--- begin ---

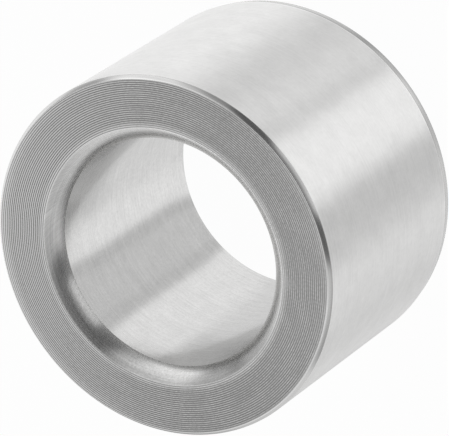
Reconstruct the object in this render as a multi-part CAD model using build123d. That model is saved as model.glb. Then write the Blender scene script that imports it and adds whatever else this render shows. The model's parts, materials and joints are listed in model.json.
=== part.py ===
from build123d import *
import math
import os

# Centering bushing: one steel ring, turned all over, with the outside and the bore ground
# after turning. The axis is +Z. The ring stands on its plain end at Z = 0, and the wide
# lead-in that guides a pin into the bore opens upwards at the other end.
# All sizes are in millimetres.

# Main sizes: the wall stands round the bore, which makes the outside 26 mm across
bore_diameter = 16.5
wall_thickness = 4.75
length = 18.0

# Lead-in at the mouth of the bore: as deep as it is wide, and crowned a little over a straight
# 45 degree cone, so that it grows steeper towards the bore
lead_in_depth = 1.1
lead_in_width = 1.1
lead_in_crown = 0.12

# Chamfer round the lead-in end: a little longer than it is deep
chamfer_length = 0.30
chamfer_depth = 0.25

# Press-in chamfer round the plain end: long and shallow, to lead the bushing into its hole
press_in_length = 0.80
press_in_depth = 0.14

# Small break where the bore leaves through the plain end
exit_break = 0.15

# Deburred corners are rounded to these radii
face_corner_radius = 0.12
ground_corner_radius = 0.08
bore_corner_radius = 0.03

# Radii and heights that follow from the sizes above
bore_radius = bore_diameter / 2
outer_radius = bore_radius + wall_thickness
face_outer_radius = outer_radius - chamfer_depth
plain_outer_radius = outer_radius - press_in_depth
lead_in_radius = bore_radius + lead_in_width
exit_radius = bore_radius + exit_break


def section_corners():
    """Corners of one side of the ring's section, anticlockwise, each with its rounding."""
    return [
        (exit_radius, 0, bore_corner_radius),
        (plain_outer_radius, 0, face_corner_radius),
        (outer_radius, press_in_length, ground_corner_radius),
        (outer_radius, length - chamfer_length, ground_corner_radius),
        (face_outer_radius, length, face_corner_radius),
        (lead_in_radius, length, face_corner_radius),
        (bore_radius, length - lead_in_depth, bore_corner_radius),
        (bore_radius, exit_break, bore_corner_radius),
    ]


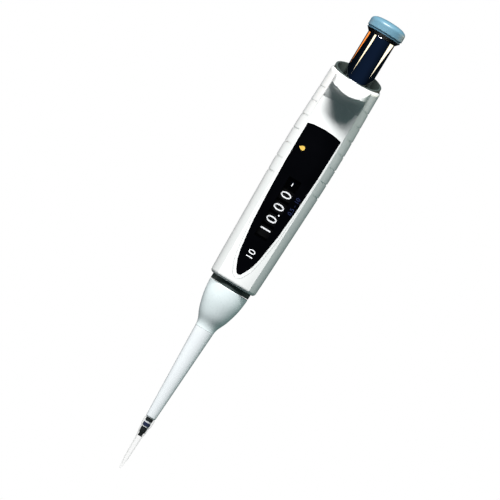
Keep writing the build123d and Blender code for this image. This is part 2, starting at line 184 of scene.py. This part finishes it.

--- end ---

• **Work to complete**
Copy the lines from the start of the data verbatim, stopping after the line containing "exit_radius = bore_radius + exit_break".

• **Answer in full**
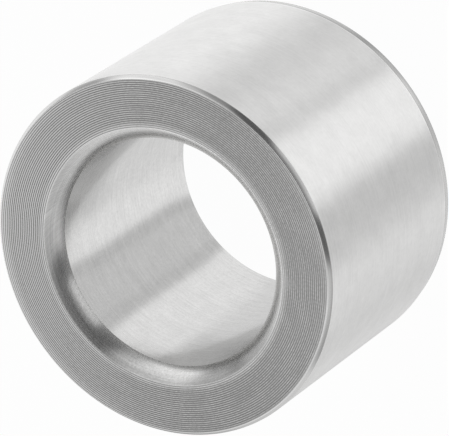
Reconstruct the object in this render as a multi-part CAD model using build123d. That model is saved as model.glb. Then write the Blender scene script that imports it and adds whatever else this render shows. The model's parts, materials and joints are listed in model.json.
=== part.py ===
from build123d import *
import math
import os

# Centering bushing: one steel ring, turned all over, with the outside and the bore ground
# after turning. The axis is +Z. The ring stands on its plain end at Z = 0, and the wide
# lead-in that guides a pin into the bore opens upwards at the other end.
# All sizes are in millimetres.

# Main sizes: the wall stands round the bore, which makes the outside 26 mm across
bore_diameter = 16.5
wall_thickness = 4.75
length = 18.0

# Lead-in at the mouth of the bore: as deep as it is wide, and crowned a little over a straight
# 45 degree cone, so that it grows steeper towards the bore
lead_in_depth = 1.1
lead_in_width = 1.1
lead_in_crown = 0.12

# Chamfer round the lead-in end: a little longer than it is deep
chamfer_length = 0.30
chamfer_depth = 0.25

# Press-in chamfer round the plain end: long and shallow, to lead the bushing into its hole
press_in_length = 0.80
press_in_depth = 0.14

# Small break where the bore leaves through the plain end
exit_break = 0.15

# Deburred corners are rounded to these radii
face_corner_radius = 0.12
ground_corner_radius = 0.08
bore_corner_radius = 0.03

# Radii and heights that follow from the sizes above
bore_radius = bore_diameter / 2
outer_radius = bore_radius + wall_thickness
face_outer_radius = outer_radius - chamfer_depth
plain_outer_radius = outer_radius - press_in_depth
lead_in_radius = bore_radius + lead_in_width
exit_radius = bore_radius + exit_break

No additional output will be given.